Beyond classic BI, customer data platforms (CDPs) and journey analytics tools add another layer of intelligence. They can automatically build customer profiles from disparate data sources, run attribution models, and identify bottlenecks in the customer journey. For example, a journey analytics report might show that high-intent visitors from paid search are dropping off after viewing your pricing page, prompting you to adjust messaging for that segment in your database and test new offers. The more you feed these tools with clean, well-structured customer records, the more accurately they can guide your targeting decisions.

Personalisation engine development using customer data insights

A personalisation engine is, in essence, a decision layer that sits between your customer database and your customer-facing channels. Its job is to decide, for each individual, what they should see, where they should see it, and when they should receive it. This could range from simple rules-based logic—“if customer is in segment A, show message X”—to sophisticated machine learning models that calculate the next best action in real time. The richer and more accurate your customer database, the more precise your personalisation engine can become.

To develop a robust engine, start by defining a small set of high-impact decision points, such as homepage hero banners, email subject lines, or in-app prompts. For each point, map the customer data you already have (segments, RFM scores, predictive scores) to a small number of variants. Over time, you can layer in more advanced techniques, like collaborative filtering recommendations, dynamic pricing based on sensitivity, or channel preference models that decide whether an offer should be delivered via email, push notification, or SMS. The key is to treat personalisation as an ongoing optimisation process, not a one-off project.

Data privacy compliance and GDPR considerations in database targeting

Any discussion of customer database targeting must address data privacy and regulatory compliance.

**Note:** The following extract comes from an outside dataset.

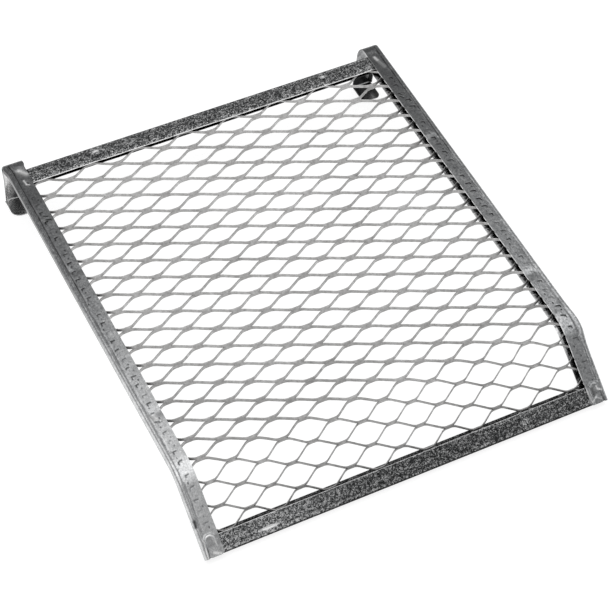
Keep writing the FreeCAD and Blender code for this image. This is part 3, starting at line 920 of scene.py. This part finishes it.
FLOOR_REACH = 4000
FLOOR_DROP = 0.1                        # keeps the floor off the faces that stand on it


def studio_floor():
    """Plain pale floor under the object, lit a little from within so that its shadows stay faint."""
    signs = ((-1, -1), (1, -1), (1, 1), (-1, 1))
    corners = np.array([(x * FLOOR_REACH, y * FLOOR_REACH, -FLOOR_DROP) for x, y in signs])
    floor = made_mesh("floor", corners, np.array([[0, 1, 2, 3]]))
    finish = Finish("pale_floor", 0.0)
    finish.shader.inputs["Base Color"].default_value = (0.42, 0.42, 0.42, 1)
    finish.shader.inputs["Roughness"].default_value = 0.9
    finish.shader.inputs["Specular IOR Level"].default_value = 0.0
    finish.shader.inputs["Emission Color"].default_value = (1, 1, 1, 1)
    finish.shader.inputs["Emission Strength"].default_value = 0.78
    floor.data.materials.append(finish.material)


def soft_box(name, place, aim, width, depth, power):
    """A rectangular lamp at place, in millimetres, facing aim."""
    lamp = bpy.data.lights.new(name, "AREA")
    lamp.shape = "RECTANGLE"
    lamp.size = width * MM
    lamp.size_y = depth * MM
    lamp.energy = power
    holder = bpy.data.objects.new(name, lamp)
    bpy.context.scene.collection.objects.link(holder)
    start, end = Vector(place) * MM, Vector(aim) * MM
    holder.location = start
    holder.rotation_euler = (end - start).to_track_quat("-Z", "Y").to_euler()


def studio_light():
    """A pale room with a dark band about 43 degrees up, and a soft lamp overhead.

    The room's grey follows the sine of the height above the horizon, and is even below it.
    """
    world = bpy.data.worlds.new("pale_room")
    bpy.context.scene.world = world
    world.use_nodes = True
    nodes, links = world.node_tree.nodes, world.node_tree.links
    place = nodes.new("ShaderNodeTexCoord")
    split = nodes.new("ShaderNodeSeparateXYZ")
    ramp = nodes.new("ShaderNodeValToRGB")
    low_greys = ((0.0, 0.43), (0.3, 0.38), (0.55, 0.27), (0.66, 0.13))
    high_greys = ((0.71, 0.13), (0.75, 0.2), (0.84, 0.5), (1.0, 0.52))
    set_stops(ramp, [(height, grey, 0.0) for height, grey in low_greys + high_greys])
    links.new(place.outputs["Generated"], split.inputs["Vector"])
    links.new(split.outputs["Z"], ramp.inputs["Fac"])
    links.new(ramp.outputs["Color"], nodes["Background"].inputs["Color"])
    nodes["Background"].inputs["Strength"].default_value = 2.2
    soft_box("overhead_softbox", (-60, -60, 1100), (-60, -60, 0), 700, 600, 0.5)


def studio_camera():
    """Camera at the grid's front left, looking down over it."""
    azimuth, elevation, roll = (math.radians(a) for a in (-29.359, 51.36, 3.506))
    target = Vector((-4.51, -16.0, SHEET_HEIGHT - 13.245)) * MM
    distance = 1.19962                  # metres
    turn = (
        Matrix.Rotation(azimuth, 4, "Z")
        @ Matrix.Rotation(math.pi / 2 - elevation, 4, "X")
        @ Matrix.Rotation(roll, 4, "Z")
    )
    lens = bpy.data.cameras.new("camera")
    lens.lens = 124.03
    lens.sensor_width = 36
    camera = bpy.data.objects.new("camera", lens)
    camera.matrix_world = Matrix.Translation(target + turn.to_3x3() @ Vector((0, 0, distance))) @ turn
    bpy.context.scene.collection.objects.link(camera)
    bpy.context.scene.camera = camera


# The object

def build_grid():
    """Makes every piece, gives it its finish, hangs it under the root body and hides the CAD nodes it stands
    for.
    """
    rail_finish = folded_zinc()
    cross_finish = spangled_zinc()
    strand_finish = strand_zinc()
    top_wall = RUN_ORIGIN - (BACK_FACE - TOP_RAIL_SETBACK)
    bottom_wall = RUN_FRONT - BOTTOM_RAIL_SETBACK
    rows = (
        (mesh_panel(), strand_finish, "mesh", ("mesh_field", "mesh_kick")),
        (side_rail("left_side_rail_sheet", -1), rail_finish, "side_rail", ("left_side_rail",)),
        (side_rail("right_side_rail_sheet", 1), rail_finish, "side_rail", ("right_side_rail",)),
        (cross_rail("top_cross_rail_sheet", TOP_CROSS, top_wall, TOP_CLINCHES, TOP_DENTS, 71),
         cross_finish, "cross_rail", ("top_cross_rail",)),
        (cross_rail("bottom_cross_rail_sheet", BOTTOM_CROSS, bottom_wall, BOTTOM_CLINCHES, BOTTOM_DENTS, 81),
         cross_finish, "cross_rail", ("bottom_cross_rail",)),
    )
    for piece, finish, slot, nodes in rows:
        piece.data.materials.append(finish)
        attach(piece, "root")
        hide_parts(*nodes)


build_grid()
studio_floor()
studio_light()
studio_camera()
bpy.context.scene.view_settings.view_transform = "Standard"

Regulations like GDPR, CCPA, and others place strict requirements on how you collect, store, and use personal data for marketing. From a practical standpoint, this means you need clear consent mechanisms, transparent privacy notices, and the ability to honour rights such as access, rectification, and erasure. It also means keeping detailed records of when and how consent was obtained and ensuring that targeting decisions respect those preferences.

From a targeting perspective, compliant data practices are not just a legal obligation—they’re a trust signal. Customers are far more willing to share data and respond to personalised offers when they believe you are handling their information responsibly. Building consent status and communication preferences directly into your customer database schema makes it easier to enforce rules like “only email customers who have explicitly opted in” or “exclude users who have requested no profiling.” By baking privacy into your data model and activation workflows from the outset, you can refine your targeting with confidence, knowing that you are not only more effective but also fully aligned with evolving regulatory and customer expectations.